第一に、教師が何とかしようとするのはクラス集団であり、子どもではないということです。ある子どもが、駄目なことをした場合、その子を叱りがちです。しかし、それは無意味です。その子を変えることが出来るのは、教師ではなく、回りの子です。教師が叱って何とかしたとしても、それでは教師の目を盗んで叱るべきことをします。教師の目は盗むことは出来ます。しかし、同級生全ての目を盗むことは出来ません。そのためには、「その子」を叱るのではなく、「その子」のやったことが生じることを許したクラスを叱ります。その方が、「その子」にとってプレッシャーになります。そして、それ以上に、クラス全員に何が悪いかを伝えることが出来ます。
ある子が良いことをしたとします。教師は、その子を勇気づけようとして褒めようとします。それもあまり意味がありません。
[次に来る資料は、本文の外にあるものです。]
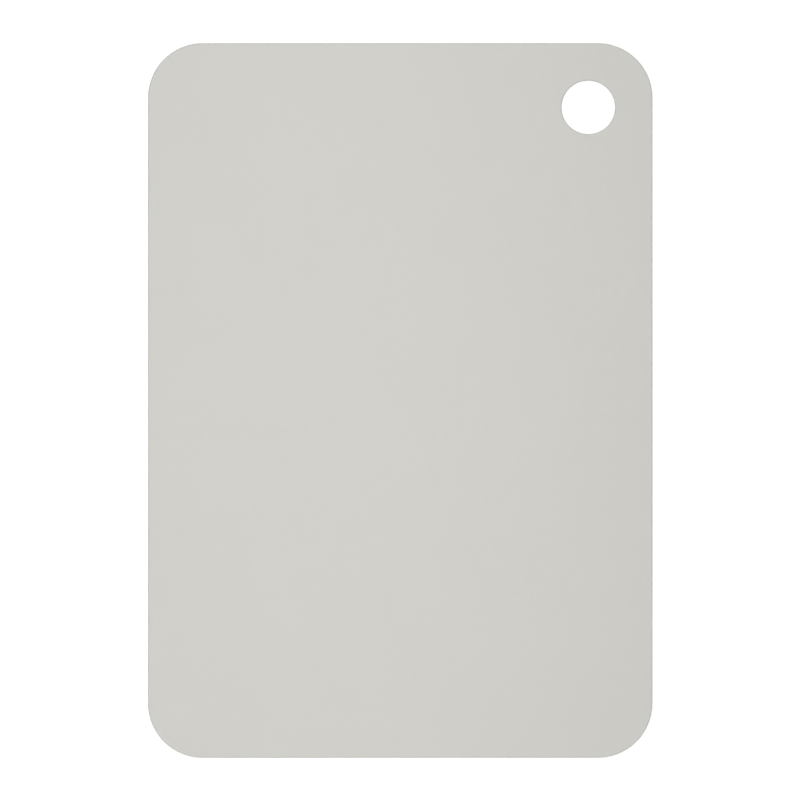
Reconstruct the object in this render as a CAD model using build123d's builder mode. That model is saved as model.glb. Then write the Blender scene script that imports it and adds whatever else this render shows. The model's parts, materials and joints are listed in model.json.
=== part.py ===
from build123d import *
import os

# A flexible cutting mat: one plastic sheet with rounded corners and a hanging hole.
# It lies flat on Z = 0 with its long sides along Y and its hole towards +X and +Y.
# The origin is under the middle of the sheet. All lengths are in mm.

# Sheet
MAT_WIDTH = 240
MAT_LENGTH = 340
SHEET_THICKNESS = 1.5
CORNER_RADIUS = 26
EDGE_ROUNDING = 0.5

# Hanging hole, with its centre equally far from the long and the short side
HOLE_DIAMETER = 25.5
HOLE_EDGE_DISTANCE = 30.5

# The sheet bends in a band along its middle, and keeps a flat panel along each long side.
# The panel reaches past the hole by this much.
HOLE_LAND = 12
STRIPS_PER_SIDE = 9

# The rounding of a rim takes at most this share of the thickness, on each face
LARGEST_ROUNDING_SHARE = 0.45

rim_rounding = min(EDGE_ROUNDING, LARGEST_ROUNDING_SHARE * SHEET_THICKNESS)
panel_width = HOLE_EDGE_DISTANCE + HOLE_DIAMETER / 2 + HOLE_LAND
band_half_width = MAT_WIDTH / 2 - panel_width
strip_width = 2 * band_half_width / (2 * STRIPS_PER_SIDE + 1)


def fold_line(number):
    """Distance from the mat's middle to a fold line, counted outward from 1."""
    return (number - 0.5) * strip_width


# The whole sheet
with BuildPart() as sheet:
    with BuildSketch():
        RectangleRounded(MAT_WIDTH, MAT_LENGTH, CORNER_RADIUS)
        with Locations((MAT_WIDTH / 2 - HOLE_EDGE_DISTANCE, MAT_LENGTH / 2 - HOLE_EDGE_DISTANCE)):
            Circle(HOLE_DIAMETER / 2, mode=Mode.SUBTRACT)
    extrude(amount=SHEET_THICKNESS)
    levels = sheet.edges().group_by(Axis.Z)
    fillet(levels[0] + levels[-1], rim_rounding)


def write_section(label, left, right):
    """Writes the part of the sheet between two lines along Y. A side without a line runs to the rim."""
    with BuildPart() as section:
        add(sheet.part)
        if left is not None:
            split(bisect_by=Plane.YZ.offset(left), keep=Keep.TOP)
        if right is not None:
            split(bisect_by=Plane.YZ.offset(right), keep=Keep.BOTTOM)
    section.part.label = label
    export_step(section.part, f"parts/{label}.step")


os.makedirs("parts", exist_ok=True)

# Centre strip
write_section("centre_strip", -fold_line(1), fold_line(1))

# Strips that curl on each side of it
for number in range(1, STRIPS_PER_SIDE + 1):
    near = fold_line(number)
    far = fold_line(number + 1)
    write_section(f"right_strip_{number}", near, far)
    write_section(f"left_strip_{number}", -far, -near)

# Edge panels
panel_line = fold_line(STRIPS_PER_SIDE + 1)
write_section("right_edge_panel", panel_line, None)
write_section("left_edge_panel", None, -panel_line)
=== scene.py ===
import json
import math

import bmesh
import bpy
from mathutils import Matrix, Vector
from mathutils.geometry import delaunay_2d_cdt

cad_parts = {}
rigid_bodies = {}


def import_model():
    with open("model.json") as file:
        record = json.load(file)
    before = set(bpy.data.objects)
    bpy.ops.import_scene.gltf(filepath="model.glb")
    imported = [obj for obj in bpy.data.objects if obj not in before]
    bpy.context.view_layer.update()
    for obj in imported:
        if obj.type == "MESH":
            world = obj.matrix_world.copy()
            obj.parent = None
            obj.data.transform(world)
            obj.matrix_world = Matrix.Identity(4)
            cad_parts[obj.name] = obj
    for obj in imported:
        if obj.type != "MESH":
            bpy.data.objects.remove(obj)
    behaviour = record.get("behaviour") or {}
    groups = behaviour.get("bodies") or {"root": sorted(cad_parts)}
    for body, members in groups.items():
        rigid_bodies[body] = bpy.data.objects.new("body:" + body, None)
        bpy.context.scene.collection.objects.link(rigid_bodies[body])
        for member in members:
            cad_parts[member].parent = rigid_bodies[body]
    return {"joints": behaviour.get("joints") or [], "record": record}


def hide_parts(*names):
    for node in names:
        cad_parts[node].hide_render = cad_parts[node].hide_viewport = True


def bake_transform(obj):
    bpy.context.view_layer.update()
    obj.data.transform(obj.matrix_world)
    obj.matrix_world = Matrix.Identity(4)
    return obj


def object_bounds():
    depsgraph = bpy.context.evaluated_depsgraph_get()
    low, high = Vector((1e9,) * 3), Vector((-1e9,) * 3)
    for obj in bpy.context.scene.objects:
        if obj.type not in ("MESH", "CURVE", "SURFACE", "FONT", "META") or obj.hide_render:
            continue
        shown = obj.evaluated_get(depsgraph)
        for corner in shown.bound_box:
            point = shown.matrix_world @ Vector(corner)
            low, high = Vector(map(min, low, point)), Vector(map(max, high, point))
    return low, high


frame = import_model()
cad_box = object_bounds()

# A flexible cutting mat, lying on the floor and seen straight from above. The sheet is made
# of pieces that meet halfway between its folds, so that each piece spans one fold.
# Lengths are in metres.

MM = 0.001

# Sheet, from the frame
low, high = cad_box
HALF_WIDTH = (high.x - low.x) / 2
HALF_LENGTH = (high.y - low.y) / 2
THICKNESS = high.z - low.z
HOLE = next(mount for mount in frame["record"]["mounts"] if mount["name"] == "hanging_hole")
HOLE_CENTRE = Vector(HOLE["pos_m"][:2])
HOLE_RADIUS = HOLE["dims"]["r_mm"] * MM
MATERIAL_SLOT = frame["record"]["materials"][0]
BASE_COLOUR = MATERIAL_SLOT["base_color"]

# Sheet, not in the frame
CORNER_RADIUS = 26 * MM
EDGE_ROUNDING = 0.5 * MM

# Middle of the corner's arc at +X and +Y
CORNER_X = HALF_WIDTH - CORNER_RADIUS
CORNER_Y = HALF_LENGTH - CORNER_RADIUS

# The corners anticlockwise, as signs of X and Y
CORNER_SIGNS = [(1, 1), (-1, 1), (-1, -1), (1, -1)]

# Share of a piece's span over a fold that bends. The rest stays flat, half of it at each end.
BEND_SHARE = 0.5

# Mesh
ROW_STEP = 4.3 * MM
COLUMN_STEP = 4.5 * MM
RIM_SEGMENTS = 6
CORNER_SEGMENTS = 32
HOLE_SEGMENTS = 96
SUPPORT_WIDTH = 0.2 * MM
RIM_CLEARANCE = 1.5 * MM
SHARP_ANGLE = math.radians(60)

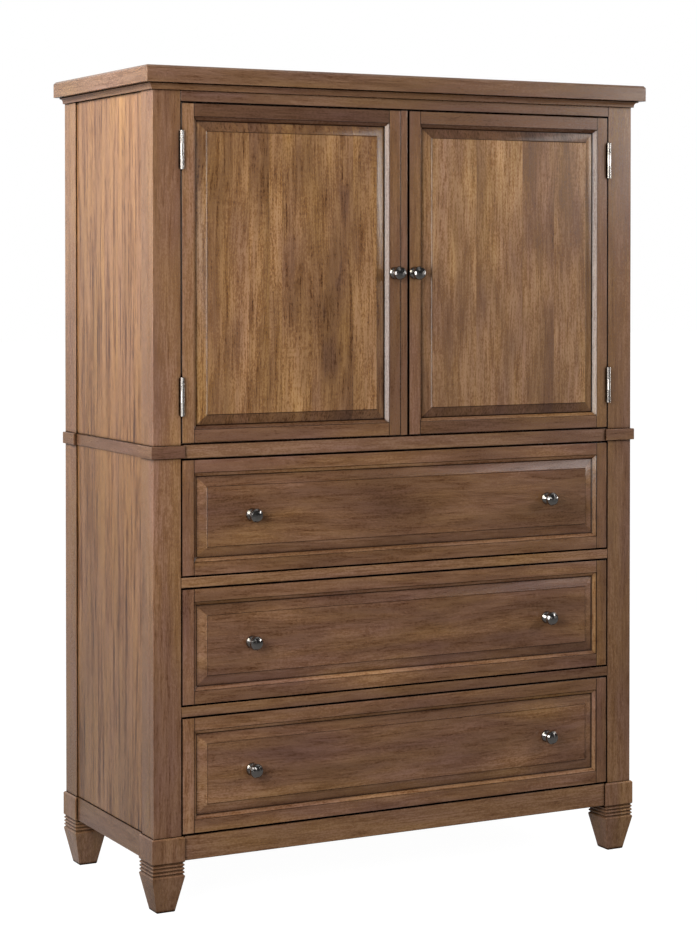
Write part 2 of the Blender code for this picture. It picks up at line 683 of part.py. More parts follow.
def tube(outer, inner, low, high, sides=KNUCKLE_SIDES):
    """A plain ring, skinned round its outer and inner walls."""
    bm = bmesh.new()
    rows = []
    for radius, z in ((outer, low), (outer, high), (inner, high), (inner, low)):
        row = []
        for i in range(sides):
            turn = 2 * math.pi * i / sides
            row.append(bm.verts.new((radius * math.cos(turn), radius * math.sin(turn), z)))
        rows.append(row)
    for near, far in zip(rows, rows[1:] + rows[:1]):
        for i in range(sides):
            j = (i + 1) % sides
            bm.faces.new((near[i], near[j], far[j], far[i]))
    return bm


def hinge(case, door_axis, body, side):
    """Butt hinges: the case's leaf has the end knuckles and the pin, the door's leaf turns on the pin."""
    half = HINGE_LENGTH / 2
    middle = KNUCKLE_MIDDLE / 2
    clear = KNUCKLE_RADIUS + SEAT
    for level_name, level in HINGE_LEVELS.items():
        name = f"{body}_hinge_{level_name}"
        pin_line = (side * HINGE_AXIS_X, HINGE_AXIS_Y, level)
        bm = prism("Z", leaf_outline(side), -half, half)
        fixed = piece(f"{name}_case_leaf", bm, case, POLISHED_NICKEL, pin_line, smooth=True)
        gap = tube(clear, PIN_RADIUS, -middle - SEAT / 2, middle + SEAT / 2)
        tool(fixed, "DIFFERENCE", f"{name}_case_gap", gap, pin_line)
        bm = prism("Z", leaf_outline(-side), -half, half)
        turning = piece(f"{name}_door_leaf", bm, door_axis, POLISHED_NICKEL, (0, 0, level), smooth=True)
        knuckle_end = middle - SEAT / 2
        for end_name, low, high in (("low", -half * 2, -knuckle_end), ("high", knuckle_end, half * 2)):
            gap = cylinder(clear, low, high)
            tool(turning, "DIFFERENCE", f"{name}_door_gap_{end_name}", gap, (0, 0, level))
        bore = cylinder(PIN_RADIUS + SEAT, -2 * middle, 2 * middle)
        tool(turning, "DIFFERENCE", f"{name}_bore", bore, (0, 0, level))


def drawer_front(body, slide, sill):
    """Front with a frame's sticking and a raised field worked on it."""
    steps = [(0, FRONT_THICKNESS), (0, EDGE_EASE), (EDGE_EASE, 0), (FRAME_FLAT, 0), *sticking()]
    steps += raised_field()
    low = sill + DRAWER_FACE_GAP
    rings = []
    for inset, depth in steps:
        rings.append(rectangle(-FRONT_HALF_WIDTH, FRONT_HALF_WIDTH, low, low + FRONT_HEIGHT, inset, depth))
    piece(f"{body}_front", loft(rings), slide, WOOD)


def drawer_box(body, slide, sill):
    """Two sides and a back in one ring of walls, open to the front board, grooved for the base."""
    front, back = BOX_FRONT, BOX_BACK
    out, inside = BOX_HALF_WIDTH, BOX_HALF_WIDTH - WALL_THICKNESS
    outline = [
        (-out, front), (-out, back), (out, back), (out, front),
        (inside, front), (inside, back - WALL_THICKNESS), (-inside, back - WALL_THICKNESS), (-inside, front),
    ]
    bottom = sill + SEAT
    walls = piece(f"{body}_walls", prism("Z", outline, bottom, bottom + WALL_HEIGHT), slide, INNER_WOOD)
    base_low = bottom + BASE_RAISE
    base_x = inside + BASE_HOUSING
    base_back = back - WALL_THICKNESS + BASE_HOUSING
    groove = box(
        (-base_x - SEAT, front - WALL_THICKNESS, base_low - SEAT),
        (base_x + SEAT, base_back + SEAT, base_low + BASE_THICKNESS + SEAT),
    )
    tool(walls, "DIFFERENCE", f"{body}_base_groove", groove)
    base = box((-base_x, front, base_low), (base_x, base_back, base_low + BASE_THICKNESS))
    piece(f"{body}_base", base, slide, INNER_WOOD)


def drawer(case, body, sill):
    """A drawer that slides towards the front along its own empty."""
    slide = empty(f"{body}_slide", (0, 0, 0), case)
    drawer_front(body, slide, sill)
    drawer_box(body, slide, sill)
    middle = sill + DRAWER_OPENING / 2
    knob_x = FRONT_HALF_WIDTH - DRAWER_KNOB_INSET
    for side_name, side in (("left", -1), ("right", 1)):
        knob(f"{body}_knob_{side_name}", slide, side * knob_x, middle, FIELD_SETBACK)


def build():
    clear_scene()
    case = empty("case_frame", (0, FRONT_Y, 0))
    top_slab(case)
    cornice_moulding(case)
    for side_name, side in (("left", -1), ("right", 1)):
        front_post(case, f"front_post_{side_name}", side)
        back_post(case, f"back_post_{side_name}", side)
        side_panel(case, f"side_panel_{side_name}", side)
        side_apron(case, f"side_apron_{side_name}", side)
        waist_band(case, f"waist_band_{side_name}", side)
        leg(case, f"leg_front_{side_name}", side, False)
        leg(case, f"leg_back_{side_name}", side, True)
    rail_x = HALF_OPENING - SEAT
    front_rail(case, "top_rail", TOP_RAIL_BOTTOM, POST_TOP, rail_x)
    front_rail(case, "waist_rail", WAIST_BOTTOM, WAIST_TOP, rail_x)
    apron_x = HALF_WIDTH - BLOCK_SIZE + BLOCK_PROUD - SEAT
    front_rail(case, "front_apron", BLOCK_BOTTOM, BLOCK_TOP, apron_x)
    boards(case)
    back_panel(case)
    knob_level = (DOOR_BOTTOM + DOOR_TOP) / 2
    for side_name, side in (("left", -1), ("right", 1)):
        body = f"door_{side_name}"
        door(case, body, side)
        axis = bpy.data.objects[f"{body}_axis"]
        hinge(case, axis, body, side)
        knob_x = side * (DOOR_OUTER_X - DOOR_WIDTH + FRAME_FLAT / 2 - HINGE_AXIS_X)
        knob(f"{body}_knob", axis, knob_x, knob_level, -HINGE_AXIS_Y)
    for body, sill in zip(("drawer_lower", "drawer_middle", "drawer_upper"), DRAWER_SILLS):
        drawer(case, body, sill)


build()
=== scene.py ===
"""Looks of the door chest: brown stained wood under a satin finish, dark nickel knobs, polished hinges."""

import math

import bmesh
import bpy
from mathutils import Matrix, Vector


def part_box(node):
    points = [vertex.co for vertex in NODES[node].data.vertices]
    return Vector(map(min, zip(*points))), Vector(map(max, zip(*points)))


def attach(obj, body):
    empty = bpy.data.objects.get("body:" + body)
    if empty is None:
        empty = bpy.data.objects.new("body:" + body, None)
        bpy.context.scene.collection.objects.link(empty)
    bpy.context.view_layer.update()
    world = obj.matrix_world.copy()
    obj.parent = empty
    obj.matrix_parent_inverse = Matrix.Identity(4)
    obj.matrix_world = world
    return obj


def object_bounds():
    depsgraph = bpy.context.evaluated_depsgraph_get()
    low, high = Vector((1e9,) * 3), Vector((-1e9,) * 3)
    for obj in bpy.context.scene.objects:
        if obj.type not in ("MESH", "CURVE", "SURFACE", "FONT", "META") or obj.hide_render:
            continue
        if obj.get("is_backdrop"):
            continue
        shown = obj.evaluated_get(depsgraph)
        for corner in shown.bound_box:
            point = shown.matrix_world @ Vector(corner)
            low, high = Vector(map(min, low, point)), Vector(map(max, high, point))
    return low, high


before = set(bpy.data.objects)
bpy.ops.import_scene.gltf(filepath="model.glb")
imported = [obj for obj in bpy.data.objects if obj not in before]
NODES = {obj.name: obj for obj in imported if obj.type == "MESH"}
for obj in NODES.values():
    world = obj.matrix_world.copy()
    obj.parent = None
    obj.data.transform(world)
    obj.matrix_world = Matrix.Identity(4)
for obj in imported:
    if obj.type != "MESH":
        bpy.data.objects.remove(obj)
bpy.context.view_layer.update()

SIDES = ("left", "right")
LEVELS = ("lower", "middle", "upper")

# Places read from the frame, in metres
POST_LOW, POST_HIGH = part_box("front_post_left")
FRONT_Y = POST_LOW.y
HALF_WIDTH = -POST_LOW.x
HALF_OPENING = -POST_HIGH.x
DRAWER_HALF_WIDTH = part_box("drawer_lower_front")[1].x

# Camera, as solved from the photograph
CAMERA_PLACE = (-2.1233, -4.0015, 1.1638)
CAMERA_YAW = 27.83
CAMERA_PITCH = -1.026
CAMERA_LENS = 87.155
CAMERA_SHIFT_Y = -0.1751

# Where the flat frame, its moulding and the panel's bevel end, in from the edge of a front
FRAME_FLAT = 0.024
FRAME_WIDTH = 0.031
BEVEL_END = 0.0503

# How far from the middle the doors reach, and where the left door's meeting strip begins
DOOR_REACH = 0.4594
DOOR_MEETING = 0.0093

# Dovetails of the drawer boxes: widths are in shares of a tail's pitch
TAIL_COUNT = 4
TAIL_LENGTH = 0.012
TAIL_HALF_WIDTH = 0.36
TAIL_FLARE = -8.0

# An edge of a front counts as a point's nearest if no other edge is nearer by more than this
MITRE_PLAY = 0.0001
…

教師から褒められてやるような「その子」では持続力はありません。回りの子どもに褒められることの方が持続力がある。さらにもっと重要なのは、その子を褒めることより、そのようなことは大事なことだとクラス集団に伝えることが重要なんです。それ故、褒めるにせよ、叱るにせよ、クラス全体に対して伝えることが大事であることを忘れてはなりません。これが心に落ちているならば、どのような方向を向いて語るべきか、声の大きさ、口調、速度などのテクニックレベルのものは、巧まずとも自然に出来ます。
第二に、教師の仕事は目標の設定と評価であり、方法は子どもの考えるべきことです。従って、基本的に方法のレベルで褒めたり叱ったりすることは避けるべきです。教師から見て、駄目だな~、と思うような方法をやっていても、その方法を注意するのは避けるべきです。強いて行う場合は、目標は何かを再確認して、「みんなの考えた方法で、全員出来るのかな~」としらっとぼけて語ってください。また、良い方法を子どもが発見して、それを広げたいと思った場合、「すげ~な。教師生活長いけど、こんな凄いのは初めてだ~」と大げさに褒めて結構です。ただし、「この方法の良い点は・・」と解説しては駄目です。ごくごく一般的に褒めるべきです。教師が解説してしまうと、その方法の良さが矮小化されます。その方法の良さの詳細を語るのは教師ではなく、「その子」、「その班」です。
第三に、褒め、とぼけ、つぶやく、ことは有効です。しかし、それをずっとしなければならないとしたら、教師の負けと考えてください。けっきょく、テクニックにすぎません。そんなテクニックが教師の職能の分けはない。我々の目指すべきは、教師の目指すものが子どもの中に内在化することです。それが成立すれば、そんなものは必要ありません。それを求めている教師がいる、それだけで十分です。それが目指すべき姿であることを忘れてはいけません。
ただし、例外は二つあります。身体的事故に関わる事項、人権侵害員関わる場合は、直ちに、厳しく、かつ、詳細に、語るべきです。『学び合い』のトライアンドエラーが許されない事項ですので。